Whether the safety of Venice had really been endangered or not by the machinations of Spain, the measures of that power were observed by the senate with a watchful and jealous eye; and, for many years, the policy of the republic was constantly employed in endeavours to counteract the projects of the house of Austria. In 1619, the Venetians perceived with violent alarm that the court of Madrid, under pretence of protecting the Catholics of the Valtelline against their rulers, the Protestants of the Grison confederation, was labouring to acquire the possession of that valley, which, by connecting the Milanese states with the Tyrol, would cement the dominions of the Spanish and German dynasties of the Austrian family. The establishment of this easy communication was particularly dangerous for the Venetians, because it would envelop their states, from the Lisonzo to the Po, with an unbroken chain of hostile posts, and would intercept all direct intercourse with Savoy and the territories of France. The senate eagerly therefore negotiated the league between these last two powers and their republic, which, in 1623, was followed by the Grison war against the house of Austria. This contest produced little satisfactory fruits for the Venetians; and it did not terminate before the Grisons, though they recovered their sovereignty over the Valtelline, had themselves embraced the party of Spain.
[1619-1645 A.D.]
The Grison war had not closed, when Venice was drawn, by her systematic opposition to the Spanish power, into a more important quarrel—that of the Mantuan Succession, in which she of course espoused the cause of the Gonzaga of Nevers. In this struggle the republic, who sent an army of twenty thousand men into the field on her Lombard frontiers, experienced nothing but disgrace; and the senate were but too happy to find their states left, by the Peace of Cherasco in 1631, precisely in the same situation as before the war; while the prince whom they had supported remained seated on the throne of Mantua. This pacification reconciled the republic with the house of Austria, and terminated her share in the Italian wars of the seventeenth century. Her efforts to promote the deliverance of the peninsula from the Spanish power can scarcely be said to have met with success; nor was the rapid decline of that monarchy, which had already commenced, hastened, perhaps, by her hostility. But she had displayed remarkable energy in the policy of her counsels; and the recovery of her own particular independence was at least triumphantly effected. So completely were her pretensions to the sovereignty of the Adriatic maintained that, when in the year 1630, just before the conclusion of the Mantuan War, a princess of the Spanish dynasty wished to pass by sea from Naples to Trieste, to espouse the son of the emperor, the senator refused to allow the Spanish squadron to escort her, as an infringement upon their right of excluding every foreign armament from those waters; but they gallantly offered their own fleet for her service. The Spanish government at first rejected the offer; but the Venetians, says Giannone, boldly declared that, if the Spaniards were resolved to prefer a trial of force to their friendly proposal, the infanta must fight her way to her wedding through fire and smoke. The haughty court of Madrid was compelled to yield; and the Venetian admiral, Antonio Pisani, then gave the princess a convoy in splendid bearing to Trieste with a squadron of light galleys.
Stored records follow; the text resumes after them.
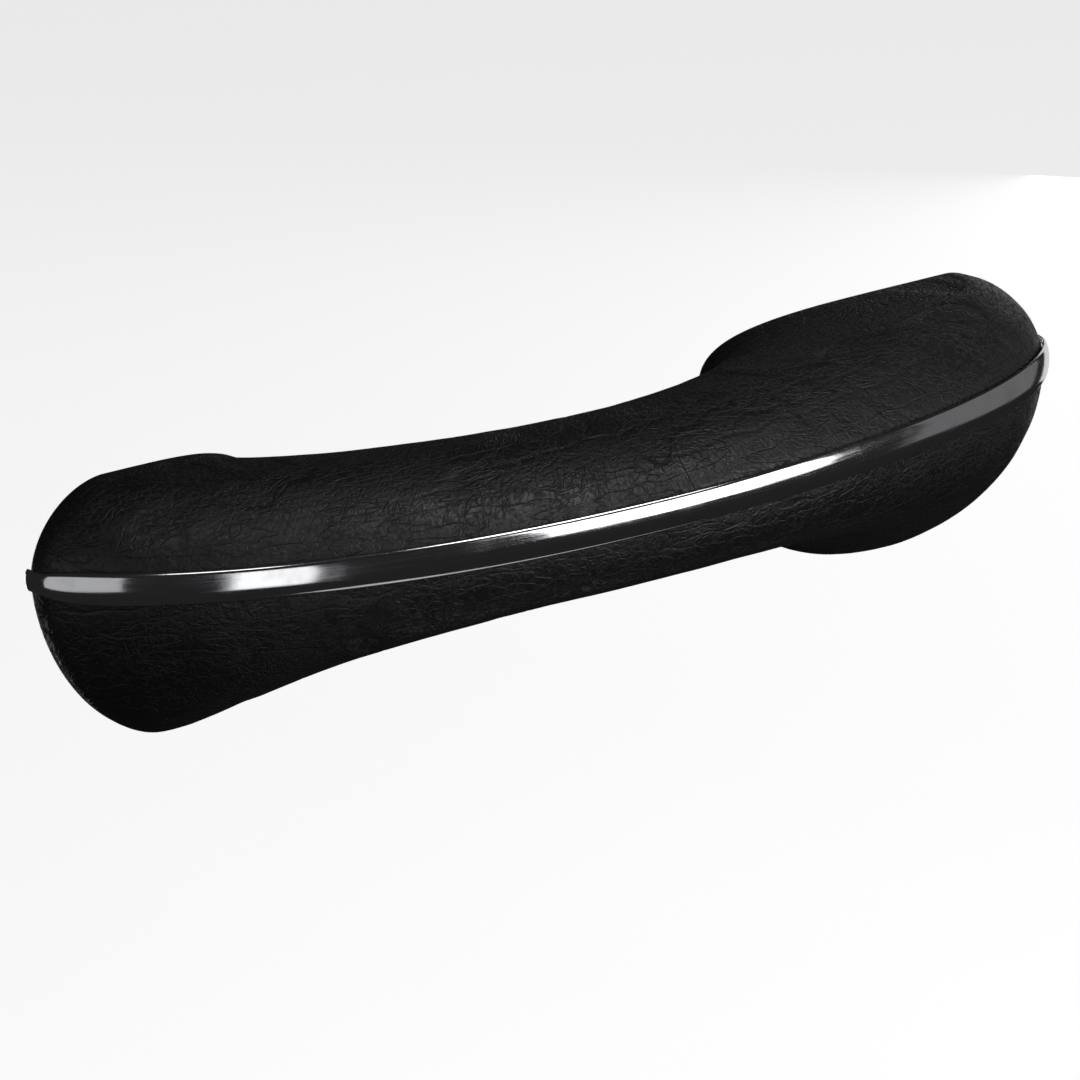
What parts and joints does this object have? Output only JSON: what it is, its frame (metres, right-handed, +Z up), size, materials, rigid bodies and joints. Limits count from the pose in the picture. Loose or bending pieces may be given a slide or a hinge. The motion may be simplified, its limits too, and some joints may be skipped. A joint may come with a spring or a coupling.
{
  "type": "padded door armrest",
  "caption": "Bow-shaped padded armrest and pull grip with two flared feet, a vinyl cover and a bright convex trim strip along its front.",
  "frame": {"origin": "on the door's face, midway between the axes of the two mounting bolts", "axes": "+X along the grip to its longer foot, +Y into the door, +Z up"},
  "size_m": [0.3024, 0.0637, 0.066],
  "materials": {
    "black_vinyl": "satin, leather grained vinyl",
    "foam": "open-cell foam",
    "dark_steel": "satin black paint",
    "plated_steel": "zinc plated",
    "spring_steel": "satin",
    "fibreboard": "matt pressed board",
    "bright_trim": "polished"
  },
  "bodies": {
    "root": {"upper_cover": "black_vinyl", "lower_cover": "black_vinyl", "upper_padding": "foam", "lower_padding": "foam", "core_rail": "dark_steel", "left_foot_plate": "dark_steel", "right_foot_plate": "dark_steel", "left_bolt_bush": "plated_steel", "right_bolt_bush": "plated_steel", "left_foot_board": "fibreboard", "right_foot_board": "fibreboard", "left_board_rivets": "plated_steel", "right_board_rivets": "plated_steel", "left_hem_staples": "plated_steel", "right_hem_staples": "plated_steel", "trim_strip": "bright_trim", "trim_clip_1": "spring_steel", "trim_clip_2": "spring_steel", "trim_clip_3": "spring_steel", "trim_clip_4": "spring_steel", "trim_clip_5": "spring_steel", "trim_clip_6": "spring_steel", "clip_rivets": "plated_steel"}
  },
  "joints": []
}
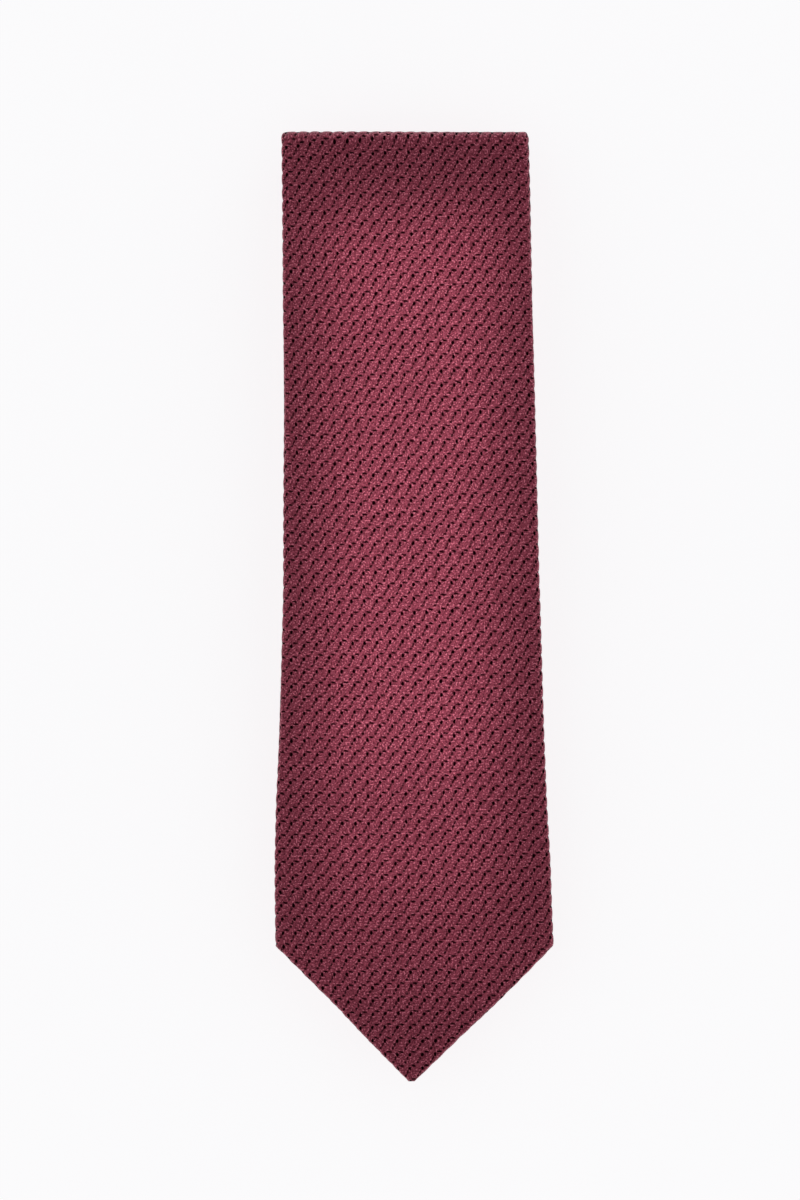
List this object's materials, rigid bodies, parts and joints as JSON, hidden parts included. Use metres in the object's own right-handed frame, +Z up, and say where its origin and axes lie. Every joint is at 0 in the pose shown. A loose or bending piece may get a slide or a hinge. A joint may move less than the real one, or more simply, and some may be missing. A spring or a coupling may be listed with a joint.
{
  "type": "necktie",
  "caption": "Lined silk necktie, folded like an accordion with the front of its pointed wide blade on top; the folds open to the full length.",
  "frame": {"origin": "under the middle of the folded tie, on the surface it lies on", "axes": "+Y along the blade from its wide tip to the front fold, +X across the blade, +Z up out of the blade's front face"},
  "size_m": [0.08, 0.2734, 0.0192],
  "materials": {
    "silk": "burgundy silk in an open gauze weave, soft sheen",
    "wool_interlining": "off-white brushed wool",
    "satin_tipping": "dark burgundy satin",
    "sewing_thread": "burgundy silk thread",
    "woven_label": "blank near-black woven ribbon",
    "care_label": "blank off-white woven tape"
  },
  "bodies": {
    "blade": {"blade_shell": "silk", "blade_interlining": "wool_interlining", "blade_slip_stitch": "sewing_thread", "blade_tipping": "satin_tipping", "blade_bar_tack": "sewing_thread", "keeper_loop": "silk", "woven_label": "woven_label", "care_label": "care_label", "keeper_loop_left_tack": "sewing_thread", "keeper_loop_right_tack": "sewing_thread", "woven_label_left_tack": "sewing_thread", "woven_label_right_tack": "sewing_thread", "care_label_left_tack": "sewing_thread", "care_label_right_tack": "sewing_thread"},
    "taper": {"taper_shell": "silk", "taper_interlining": "wool_interlining", "taper_slip_stitch": "sewing_thread", "front_fold_shell": "silk", "front_fold_interlining": "wool_interlining"},
    "knot": {"knot_blade_shell": "silk", "knot_neck_shell": "silk", "knot_interlining": "wool_interlining", "knot_slip_stitch": "sewing_thread", "blade_neck_seam": "sewing_thread", "taper_fold_shell": "silk", "taper_fold_interlining": "wool_interlining"},
    "collar": {"collar_shell": "silk", "collar_interlining": "wool_interlining", "collar_slip_stitch": "sewing_thread", "knot_fold_shell": "silk", "knot_fold_interlining": "wool_interlining"},
    "tail_band": {"tail_band_neck_shell": "silk", "tail_band_tail_shell": "silk", "tail_band_interlining": "wool_interlining", "tail_band_slip_stitch": "sewing_thread", "neck_tail_seam": "sewing_thread", "collar_fold_shell": "silk", "collar_fold_interlining": "wool_interlining"},
    "tail": {"tail_shell": "silk", "tail_interlining": "wool_interlining", "tail_slip_stitch": "sewing_thread", "tail_tipping": "satin_tipping", "tail_bar_tack": "sewing_thread", "tail_fold_shell": "silk", "tail_fold_interlining": "wool_interlining"}
  },
  "joints": [
    {"name": "tail_fold", "type": "hinge", "parent": "tail", "child": "tail_band", "pos_m": [0, 0.1342, 0.0028], "axis": [-1, 0, 0], "range_deg": [0, 179.8], "deforming": ["tail_fold_shell", "tail_fold_interlining"]},
    {"name": "collar_fold", "type": "hinge", "parent": "tail_band", "child": "collar", "pos_m": [0, -0.10554, 0.0058], "axis": [1, 0, 0], "range_deg": [0, 179.8], "deforming": ["collar_fold_shell", "collar_fold_interlining"]},
    {"name": "knot_fold", "type": "hinge", "parent": "collar", "child": "knot", "pos_m": [0, 0.1342, 0.0088], "axis": [-1, 0, 0], "range_deg": [0, 179.8], "deforming": ["knot_fold_shell", "knot_fold_interlining"]},
    {"name": "taper_fold", "type": "hinge", "parent": "knot", "child": "taper", "pos_m": [0, -0.10554, 0.0118], "axis": [1, 0, 0], "range_deg": [0, 179.8], "deforming": ["taper_fold_shell", "taper_fold_interlining"]},
    {"name": "front_fold", "type": "hinge", "parent": "taper", "child": "blade", "pos_m": [0, 0.1354, 0.0156], "axis": [-1, 0, 0], "range_deg": [0, 179.8], "deforming": ["front_fold_shell", "front_fold_interlining"]}
  ],
  "couplings": [
    {"joint": "collar_fold", "follows": "tail_fold", "ratio": 1},
    {"joint": "knot_fold", "follows": "tail_fold", "ratio": 1},
    {"joint": "taper_fold", "follows": "tail_fold", "ratio": 1}
  ]
}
Venetian Wars with the Turks
[1645-1657 A.D.]
Throughout the remainder of the seventeenth century, the affairs of Venice had little connection with those of the older Italian states; and in tracing the annals of the republic, our attention is wholly diverted to the Eastern theatre of her struggles against the Ottoman power. It was a sudden and overwhelming aggression which first broke the long interval of peace between the Turkish and Venetian governments. Under pretence of taking vengeance upon the knights of Malta, for the capture of some Turkish vessels, the Porte fitted out an enormous expedition; and 348 galleys and other vessels of war, with an immense number of transports, having on board a land-force of fifty thousand men, issued from the Dardanelles with the ostensible design of attacking the stronghold of the order of St. John (1645). But instead of making sail for Malta, the fleet of the sultan steered for the shores of Candia; and unexpectedly, and without any provocation, the Turkish army disembarked on that island. The Venetians, although the senate had conceived some uneasiness on the real destination of the Ottoman expedition, were little prepared for resistance; but they defended themselves against this faithless surprise with remarkable courage, and even with desperation. During a long war of twenty-five years, the most ruinous which they had ever sustained against the infidels, the Venetian senate and all classes of their subjects displayed a zealous energy and a fortitude worthy of the best days of their republic. But the resources of Venice were no longer what they had been in the early ages of her prosperity; and although the empire of the sultans had declined from the meridian of its power, the contest was still too disproportionate between the fanatical and warlike myriads of Turkey and the limited forces of a maritime state. The Venetians, perhaps, could not withdraw from the unequal conflict with honour; but the prudent senate might easily foresee its disastrous result.